Parlor Spider...Step In, Little Fly

Insightful thoughts and/or rants from atop the soapbox from one who wishes to share the "right" opinion with everyone.

Thursday, September 16, 2010

Mulvane, Kansas, Here I Come...Right Back Where I Started From...











If you've ever been associated with California in any way...say one of your former students was a porn star (true, in my case), or you've ever been shipped out of San Francisco to war (true of my dad and Larry Richardson), or you've had the curiosity to go see the stage production of Beach Blanket Babylon ( a can't miss!), you are familiar with one of the most famous landmarks in the United States: the Golden Gate Bridge. This 1.7 mile long structure is truly a compliment to the ingenuity of mankind. Anyone who's ever been near just HAS to go across it, whether in a car, on a bike or on foot, most of whom actually make it all the way across.
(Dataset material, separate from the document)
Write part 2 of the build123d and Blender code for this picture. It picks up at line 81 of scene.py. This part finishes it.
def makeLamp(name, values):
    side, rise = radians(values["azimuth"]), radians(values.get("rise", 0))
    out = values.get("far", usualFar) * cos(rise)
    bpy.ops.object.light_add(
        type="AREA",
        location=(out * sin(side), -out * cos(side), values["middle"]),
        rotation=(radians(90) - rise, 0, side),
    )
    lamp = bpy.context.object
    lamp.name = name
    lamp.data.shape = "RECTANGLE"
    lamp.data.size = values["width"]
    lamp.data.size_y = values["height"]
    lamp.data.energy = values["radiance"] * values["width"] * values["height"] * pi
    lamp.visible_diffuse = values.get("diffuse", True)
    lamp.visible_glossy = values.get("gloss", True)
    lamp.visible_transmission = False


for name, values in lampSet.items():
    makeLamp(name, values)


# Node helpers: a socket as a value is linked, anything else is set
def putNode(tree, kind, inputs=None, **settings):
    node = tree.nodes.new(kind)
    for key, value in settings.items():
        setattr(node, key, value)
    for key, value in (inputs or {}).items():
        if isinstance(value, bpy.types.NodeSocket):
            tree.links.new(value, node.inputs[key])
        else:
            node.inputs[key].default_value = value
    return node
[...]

I travelled across on foot/bike, and it was truly amazing. To see huge ships passing below that looked like HO scale models, or watch helicopters fly underneath the bridge were spectacles not to be believed. An oddity, though, were the number of emergency hotline phones, placed there just in case someone wanted to make a desperate last plea for help before plunging to a certain death...really...the are EVERYWHERE along the span...mostly because there is nothing to stop someone who is even moderately agile from stepping over the rail and into space. Seriously, you would think there would be high bars, fences or rails to discourage folks like there are on the Empire State Building (you'd have to be a monkey to get over those things to fall 105 stories or so...but then, I guess a pancake-like body would be more disruptive on the sidewalk than it would in San Francisco Bay. But, that's not the point of my story. Larry Richardson is the point of my story...his bridge and the one degree of separation between it and me.
Richardson, of Mulvane, Kansas, had a dream about the Golden Gate Bridge. He wanted to see it and wanted to have it. His only exposure came as he was bused across it on his way to a deployment in Viet Nam. There was something about the magnificence of the structure that enthralled him. Not having the wherewithal ( I guess) to go there again, Larry built his own version.
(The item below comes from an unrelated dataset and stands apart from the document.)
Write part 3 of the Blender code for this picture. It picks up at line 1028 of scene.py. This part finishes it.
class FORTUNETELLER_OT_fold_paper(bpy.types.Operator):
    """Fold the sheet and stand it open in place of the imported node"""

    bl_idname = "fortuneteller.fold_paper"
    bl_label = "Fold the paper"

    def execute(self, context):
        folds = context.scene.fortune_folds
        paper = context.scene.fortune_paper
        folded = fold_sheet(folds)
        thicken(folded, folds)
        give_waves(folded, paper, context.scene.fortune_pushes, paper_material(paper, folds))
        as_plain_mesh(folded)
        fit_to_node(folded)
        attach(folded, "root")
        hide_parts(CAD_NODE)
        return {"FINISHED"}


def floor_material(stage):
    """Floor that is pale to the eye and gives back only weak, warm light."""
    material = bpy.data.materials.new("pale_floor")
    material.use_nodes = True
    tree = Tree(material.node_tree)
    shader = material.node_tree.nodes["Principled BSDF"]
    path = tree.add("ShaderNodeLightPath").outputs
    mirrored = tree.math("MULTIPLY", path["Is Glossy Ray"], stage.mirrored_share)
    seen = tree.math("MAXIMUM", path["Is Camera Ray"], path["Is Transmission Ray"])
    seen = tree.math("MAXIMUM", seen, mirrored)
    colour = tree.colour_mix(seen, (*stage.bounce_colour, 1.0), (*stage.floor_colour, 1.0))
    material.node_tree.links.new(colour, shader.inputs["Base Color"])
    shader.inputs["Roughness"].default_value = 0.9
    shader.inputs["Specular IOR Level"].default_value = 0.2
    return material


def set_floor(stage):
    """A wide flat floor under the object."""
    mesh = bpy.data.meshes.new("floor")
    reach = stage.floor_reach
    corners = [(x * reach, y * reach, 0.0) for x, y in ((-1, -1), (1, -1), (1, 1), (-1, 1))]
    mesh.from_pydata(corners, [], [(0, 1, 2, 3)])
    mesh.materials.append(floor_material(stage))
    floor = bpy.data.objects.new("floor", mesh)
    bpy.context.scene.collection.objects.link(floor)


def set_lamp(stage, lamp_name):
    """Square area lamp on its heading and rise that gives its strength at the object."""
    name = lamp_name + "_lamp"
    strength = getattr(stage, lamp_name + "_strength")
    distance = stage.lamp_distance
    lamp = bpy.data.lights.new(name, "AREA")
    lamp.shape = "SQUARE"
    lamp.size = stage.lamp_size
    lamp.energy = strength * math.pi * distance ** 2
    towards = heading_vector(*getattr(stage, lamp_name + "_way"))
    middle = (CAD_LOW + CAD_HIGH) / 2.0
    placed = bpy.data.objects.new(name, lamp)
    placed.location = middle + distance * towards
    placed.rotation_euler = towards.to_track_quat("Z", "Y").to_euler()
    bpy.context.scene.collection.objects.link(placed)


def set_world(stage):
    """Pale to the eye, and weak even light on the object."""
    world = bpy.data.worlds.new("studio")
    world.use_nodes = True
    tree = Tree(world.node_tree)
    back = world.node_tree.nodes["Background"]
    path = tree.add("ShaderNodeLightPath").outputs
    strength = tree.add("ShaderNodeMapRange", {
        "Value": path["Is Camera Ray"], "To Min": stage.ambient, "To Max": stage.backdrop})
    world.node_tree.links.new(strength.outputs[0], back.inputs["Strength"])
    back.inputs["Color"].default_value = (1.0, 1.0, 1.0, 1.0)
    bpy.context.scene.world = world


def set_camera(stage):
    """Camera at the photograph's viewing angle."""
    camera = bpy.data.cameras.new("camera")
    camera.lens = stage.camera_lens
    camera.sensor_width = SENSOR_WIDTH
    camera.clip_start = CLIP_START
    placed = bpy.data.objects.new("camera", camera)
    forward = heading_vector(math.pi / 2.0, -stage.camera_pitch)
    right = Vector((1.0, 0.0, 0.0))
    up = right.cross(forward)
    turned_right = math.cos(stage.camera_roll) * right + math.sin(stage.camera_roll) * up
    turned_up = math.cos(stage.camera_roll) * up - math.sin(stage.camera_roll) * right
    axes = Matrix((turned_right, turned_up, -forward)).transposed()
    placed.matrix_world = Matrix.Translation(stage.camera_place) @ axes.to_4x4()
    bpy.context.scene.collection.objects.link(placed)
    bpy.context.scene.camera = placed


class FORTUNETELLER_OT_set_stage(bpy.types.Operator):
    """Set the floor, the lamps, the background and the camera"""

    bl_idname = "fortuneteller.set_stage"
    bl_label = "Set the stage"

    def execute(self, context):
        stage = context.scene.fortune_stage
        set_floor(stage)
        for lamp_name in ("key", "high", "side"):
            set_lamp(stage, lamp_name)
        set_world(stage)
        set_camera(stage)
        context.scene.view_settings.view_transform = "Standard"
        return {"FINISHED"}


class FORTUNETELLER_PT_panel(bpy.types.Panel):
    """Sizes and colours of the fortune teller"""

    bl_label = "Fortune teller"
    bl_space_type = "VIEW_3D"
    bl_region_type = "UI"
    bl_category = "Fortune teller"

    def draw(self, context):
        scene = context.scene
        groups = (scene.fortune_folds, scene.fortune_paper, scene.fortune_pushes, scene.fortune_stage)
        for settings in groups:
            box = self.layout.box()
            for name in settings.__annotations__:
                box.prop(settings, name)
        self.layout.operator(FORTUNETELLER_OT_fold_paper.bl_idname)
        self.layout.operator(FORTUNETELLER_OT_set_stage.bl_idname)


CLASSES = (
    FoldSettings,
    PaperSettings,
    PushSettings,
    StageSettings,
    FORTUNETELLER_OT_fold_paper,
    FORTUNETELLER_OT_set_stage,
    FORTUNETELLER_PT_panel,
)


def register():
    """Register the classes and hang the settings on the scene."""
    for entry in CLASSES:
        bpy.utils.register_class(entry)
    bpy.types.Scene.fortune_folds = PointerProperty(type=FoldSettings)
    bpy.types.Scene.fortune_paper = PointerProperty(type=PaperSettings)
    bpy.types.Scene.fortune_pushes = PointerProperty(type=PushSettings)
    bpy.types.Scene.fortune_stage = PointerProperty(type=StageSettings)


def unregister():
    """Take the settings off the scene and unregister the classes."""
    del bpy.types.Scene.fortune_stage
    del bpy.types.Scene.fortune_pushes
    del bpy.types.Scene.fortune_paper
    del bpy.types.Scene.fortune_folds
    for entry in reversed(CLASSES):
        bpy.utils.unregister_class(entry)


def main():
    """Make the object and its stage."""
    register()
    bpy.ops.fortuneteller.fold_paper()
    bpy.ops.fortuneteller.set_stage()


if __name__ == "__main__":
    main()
He began 21 years ago on the 150-foot span over Cowskin Creek on his property just outside of Mulvane, a bug about 20 miles from Wichita. Over 11 years, he salvaged usable material, enlisted family help and spent $5,000 before finishing 10 years ago. Not an engineer by trade, Richardson noted that he "...had no blueprints. I just worked off the picture on a postcard."
Now THAT'S the kind of Yankee know-how that won us our place as leaders in this world!
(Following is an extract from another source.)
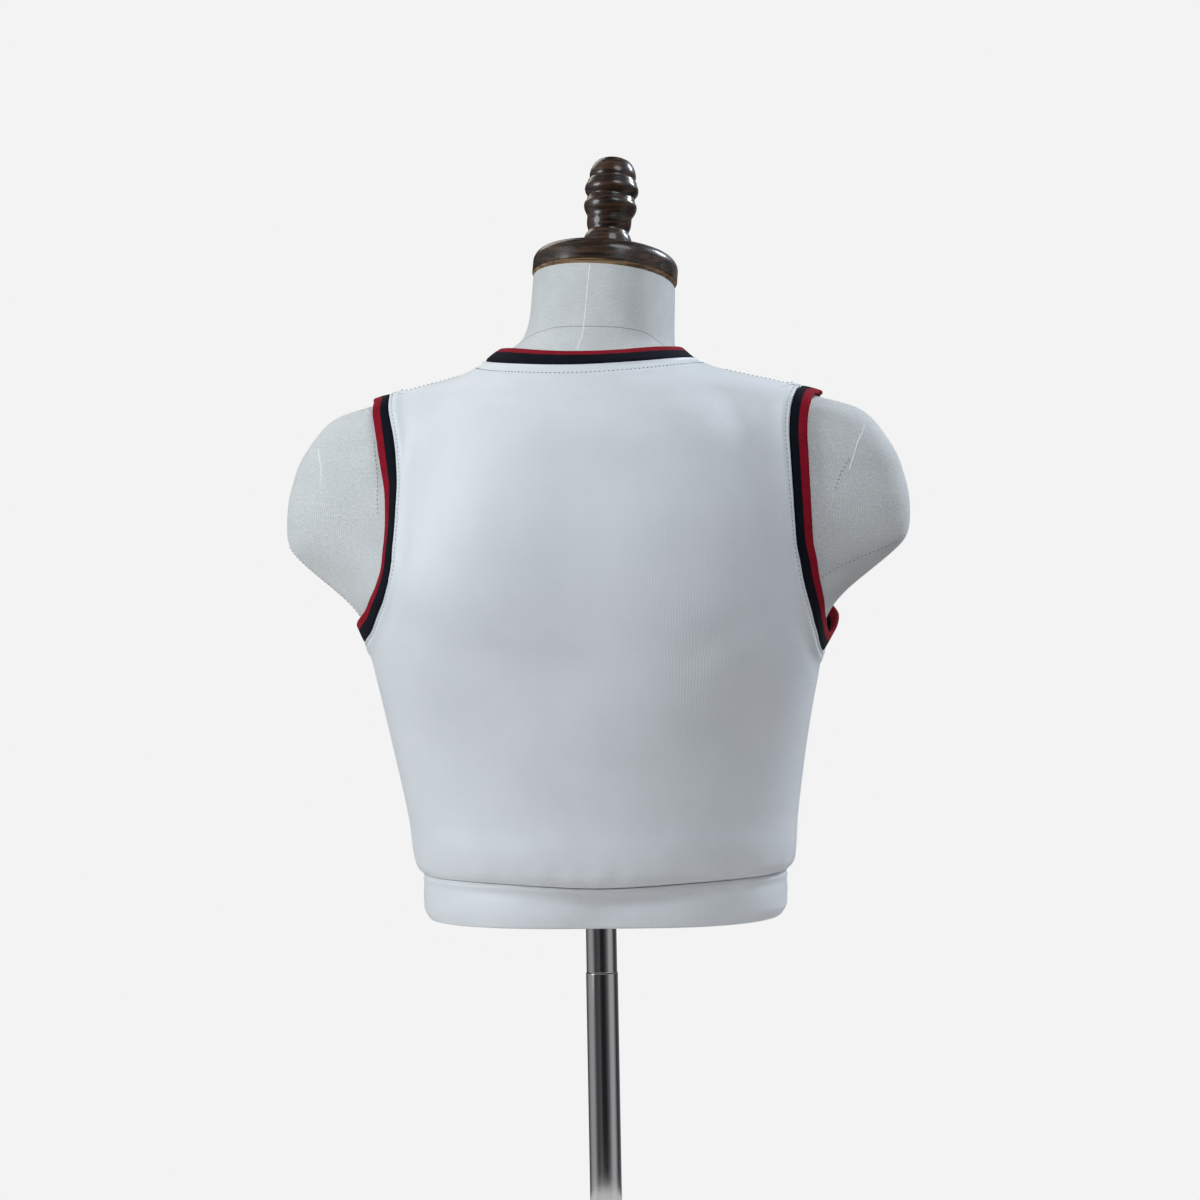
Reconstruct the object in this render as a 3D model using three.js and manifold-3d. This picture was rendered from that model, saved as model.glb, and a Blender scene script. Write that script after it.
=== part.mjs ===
// A knitted crop tank top with striped rib trims, worn by a limbless linen dress form on a chrome pole.
// Millimetres, +Z up. The origin is the centre of the foot plate's underside.
// The front faces -Y, the wearer's left is +X.

import * as THREE from 'three';
import Module from 'manifold-3d';
import { mergeVertices } from 'three/addons/utils/BufferGeometryUtils.js';

const wasm = await Module();
wasm.setup();

// ---------------------------------------------------------------- driving dimensions

const SEAM_GAP = 0.3; // between two pieces that are sewn or stand face to face
const KNIT = 1.5; // thickness of the tank's knit
const RIB_THICK = 2.0; // the trim is folded double
const RIB_WIDE = 13; // free width of the trim, two 6.5 mm stripes
const BAND_THICK = 2.2; // hem band, folded double

const HEM_LOW = 280; // lowest edge of the hem band
const HEM_SEAM = 312; // seam between the band and the panels
const UNDERARM = 459;
const SCOOP_LOW = 560; // lowest point of the front neckline seam
const SHOULDER_END = 618.5; // where the shoulder seam meets the armhole
const NECK_POINT = 638.5; // where the shoulder seam meets the neckline
const BACK_DIP = 4; // the back neckline is this much lower at its middle

const FORM_LOW = 292; // underside of the torso, hidden inside the hem band
const NECK_TOP = 691.5; // cut face of the neck, measured on its axis
const NECK_LEAN = THREE.MathUtils.degToRad(15); // forward lean of the neck's cut face
const NECK_TIP = THREE.MathUtils.degToRad(3.3); // its lean to the wearer's right
const LEAN_FROM = 625; // the lean starts here and is complete at the neck's top

const CAP_RADIUS = 47.5;
const CAP_THICK = 19;
const FINIAL_TALL = 65;

const POLE_RADIUS = 10;
const LOWER_POLE_RADIUS = 10.4;
const POLE_JOINT = 243;
const POLE_TOP = 342;
const BASE_RADIUS = 140;
const BASE_THICK = 10;
const BOSS_RADIUS = 19;
const BOSS_TOP = 26;
const SOCKET_FLOOR = 4;

const FORM_SIDES = 48; // columns round the torso
const SIDE_CROWDING = 0.22; // how much closer they stand at its sides
const PANEL_HALF = 12; // columns from the middle of a panel to its side
const EDGE_BEND = 3; // power with which the outer columns bend with a panel's edge
const EDGE_ORDER = 0.8; // share of the largest power that still keeps a short row's columns in order
const STRIDE = 3; // longest step of a walk over the torso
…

As the original celebrates its 75th anniversary next year, Larry's will be 10 years old, and like the more famous of the two, his version still attracts visitors...having been visited once by The Today Show and still popular enough to get folks visiting from out of town as well as visitors who've made multiple trips from the Mulvane Senior Center.
I just gotta go back. Why back?
I began my teaching career in Mulvane in 1972: an eager 20-year-old, recently-married and only slightly-older-than-my-students teacher. My career there was somewhat short-lived (seriously, how many hyphenated words can I out in one blog?), but I will always remember it as the place where my dreams were as big as Larry Richardson's.